Task
Return the full listing exactly as it is written.

Data extract
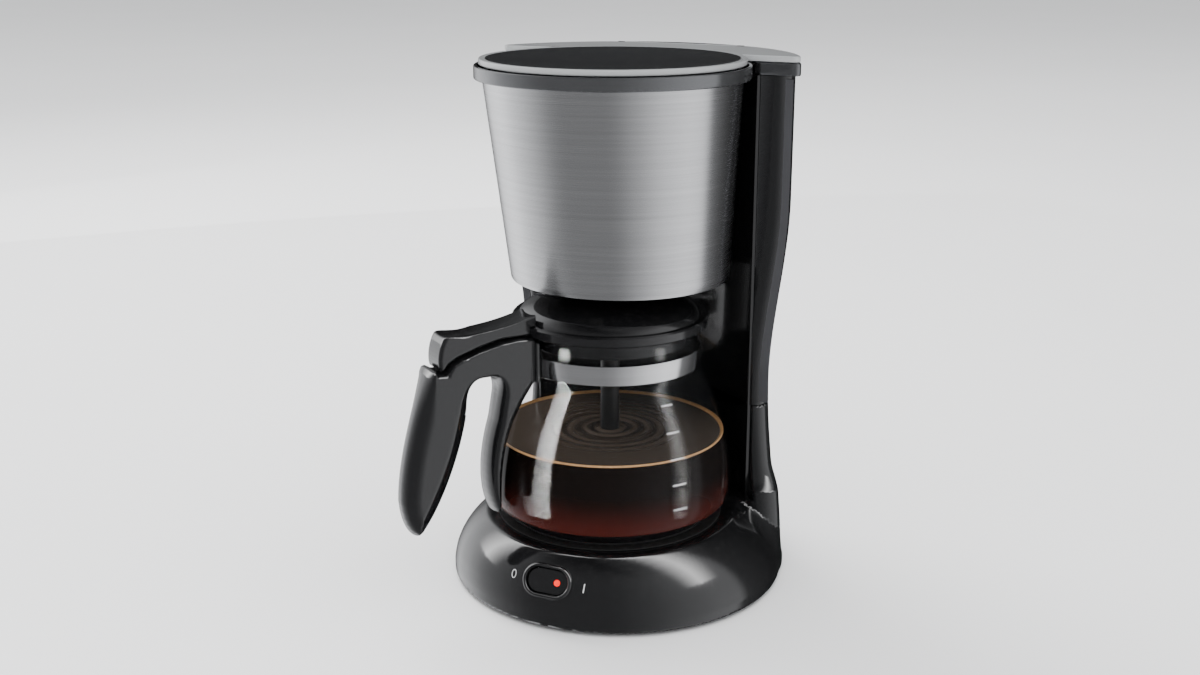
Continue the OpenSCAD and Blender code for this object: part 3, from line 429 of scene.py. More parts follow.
def drop_doubles(verts, faces):
    """Merges points that share a place, such as those on the axis of a turned outline."""
    seen, index = {}, []
    for v in verts:
        key = tuple(round(c, 5) for c in v)
        index.append(seen.setdefault(key, len(seen)))
    kept = [None] * len(seen)
    for v, i in zip(verts, index):
        kept[i] = v
    out = []
    for f in faces:
        g = []
        for i in f:
            if index[i] not in g:
                g.append(index[i])
        if len(g) > 2:
            out.append(tuple(g))
    return kept, out


def field_mesh(field, low, high, cell):
    """Points, outward normals and faces of the surface where a field of points is zero.

    The field is below zero inside. Each crossed cell gets one point, drawn onto the surface.
    """
    corners = ((1, 1), (0, 1), (0, 0), (1, 0))
    axes = [np.arange(low[i], high[i] + cell, cell) for i in range(3)]
    grid = np.stack(np.meshgrid(*axes, indexing="ij"), -1)
    shape = grid.shape[:3]
    inside = (field(grid.reshape(-1, 3)) < 0).reshape(shape)
    count = np.zeros(tuple(s - 1 for s in shape), int)
    for corner in np.ndindex(2, 2, 2):
        count += inside[tuple(slice(c, c + s - 1) for c, s in zip(corner, shape))]
    crossed = (count > 0) & (count < 8)
    index = np.full(crossed.shape, -1)
    index[crossed] = np.arange(crossed.sum())
    points = np.argwhere(crossed) * cell + [a[0] for a in axes] + cell / 2
    for _ in range(8):
        normals = gradient(field, points, cell * 0.02)
        step = field(points)[:, None] * normals / np.maximum((normals ** 2).sum(1), 0.05)[:, None]
        length = np.linalg.norm(step, axis=1)[:, None]
        points = points - step * np.minimum(1, cell * 0.5 / np.maximum(length, 1e-9))
    normals = gradient(field, points, cell * 0.02)
    normals /= np.maximum(np.linalg.norm(normals, axis=1), 1e-9)[:, None]
    faces = []
    for axis in range(3):
        first = [slice(None)] * 3
        second = [slice(None)] * 3
        first[axis], second[axis] = slice(None, -1), slice(1, None)
        a, b = inside[tuple(first)], inside[tuple(second)]
        edges = np.argwhere(a != b)
        u, v = (axis + 1) % 3, (axis + 2) % 3
        keep = ((edges[:, u] > 0) & (edges[:, v] > 0)
                & (edges[:, u] < shape[u] - 1) & (edges[:, v] < shape[v] - 1))
        edges = edges[keep]
        quad = []
        for du, dv in corners:
            c = edges.copy()
            c[:, u] -= du
            c[:, v] -= dv
            quad.append(index[c[:, 0], c[:, 1], c[:, 2]])
        quad = np.stack(quad, 1)
        outward = a[tuple(edges.T)]
        quad[~outward] = quad[~outward][:, ::-1]
        faces.append(quad)
    return points, normals, np.concatenate(faces)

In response
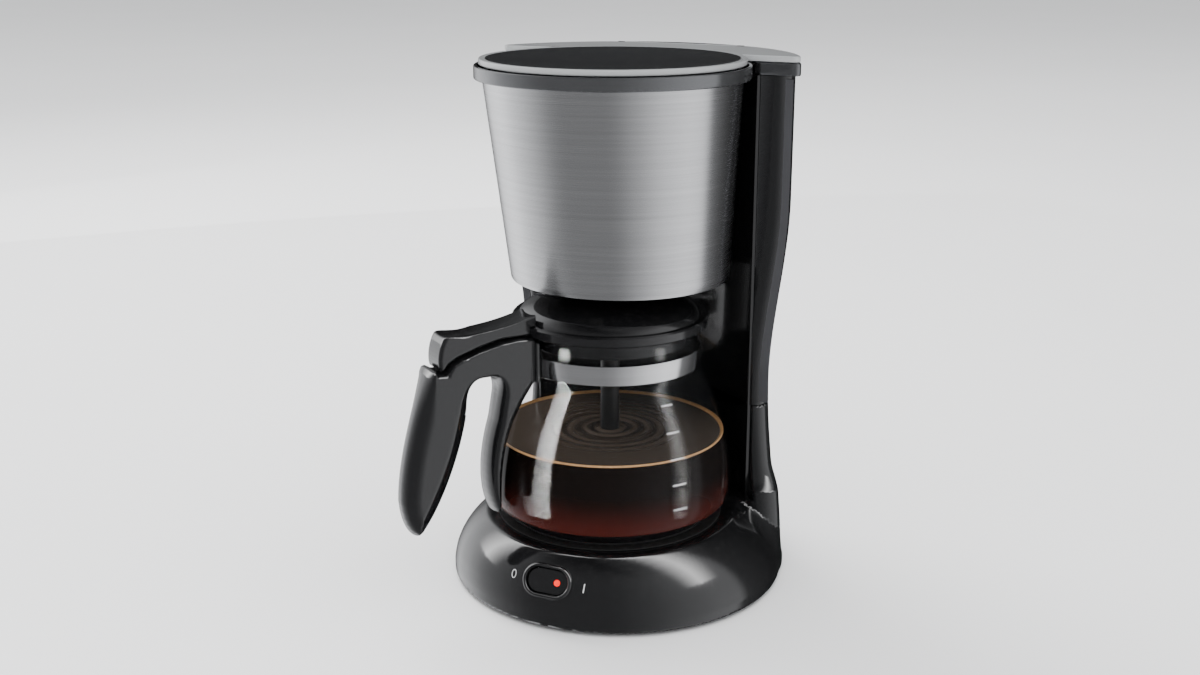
Continue the OpenSCAD and Blender code for this object: part 3, from line 429 of scene.py. More parts follow.
def drop_doubles(verts, faces):
    """Merges points that share a place, such as those on the axis of a turned outline."""
    seen, index = {}, []
    for v in verts:
        key = tuple(round(c, 5) for c in v)
        index.append(seen.setdefault(key, len(seen)))
    kept = [None] * len(seen)
    for v, i in zip(verts, index):
        kept[i] = v
    out = []
    for f in faces:
        g = []
        for i in f:
            if index[i] not in g:
                g.append(index[i])
        if len(g) > 2:
            out.append(tuple(g))
    return kept, out


def field_mesh(field, low, high, cell):
    """Points, outward normals and faces of the surface where a field of points is zero.

    The field is below zero inside. Each crossed cell gets one point, drawn onto the surface.
    """
    corners = ((1, 1), (0, 1), (0, 0), (1, 0))
    axes = [np.arange(low[i], high[i] + cell, cell) for i in range(3)]
    grid = np.stack(np.meshgrid(*axes, indexing="ij"), -1)
    shape = grid.shape[:3]
    inside = (field(grid.reshape(-1, 3)) < 0).reshape(shape)
    count = np.zeros(tuple(s - 1 for s in shape), int)
    for corner in np.ndindex(2, 2, 2):
        count += inside[tuple(slice(c, c + s - 1) for c, s in zip(corner, shape))]
    crossed = (count > 0) & (count < 8)
    index = np.full(crossed.shape, -1)
    index[crossed] = np.arange(crossed.sum())
    points = np.argwhere(crossed) * cell + [a[0] for a in axes] + cell / 2
    for _ in range(8):
        normals = gradient(field, points, cell * 0.02)
        step = field(points)[:, None] * normals / np.maximum((normals ** 2).sum(1), 0.05)[:, None]
        length = np.linalg.norm(step, axis=1)[:, None]
        points = points - step * np.minimum(1, cell * 0.5 / np.maximum(length, 1e-9))
    normals = gradient(field, points, cell * 0.02)
    normals /= np.maximum(np.linalg.norm(normals, axis=1), 1e-9)[:, None]
    faces = []
    for axis in range(3):
        first = [slice(None)] * 3
        second = [slice(None)] * 3
        first[axis], second[axis] = slice(None, -1), slice(1, None)
        a, b = inside[tuple(first)], inside[tuple(second)]
        edges = np.argwhere(a != b)
        u, v = (axis + 1) % 3, (axis + 2) % 3
        keep = ((edges[:, u] > 0) & (edges[:, v] > 0)
                & (edges[:, u] < shape[u] - 1) & (edges[:, v] < shape[v] - 1))
        edges = edges[keep]
        quad = []
        for du, dv in corners:
            c = edges.copy()
            c[:, u] -= du
            c[:, v] -= dv
            quad.append(index[c[:, 0], c[:, 1], c[:, 2]])
        quad = np.stack(quad, 1)
        outward = a[tuple(edges.T)]
        quad[~outward] = quad[~outward][:, ::-1]
        faces.append(quad)
    return points, normals, np.concatenate(faces)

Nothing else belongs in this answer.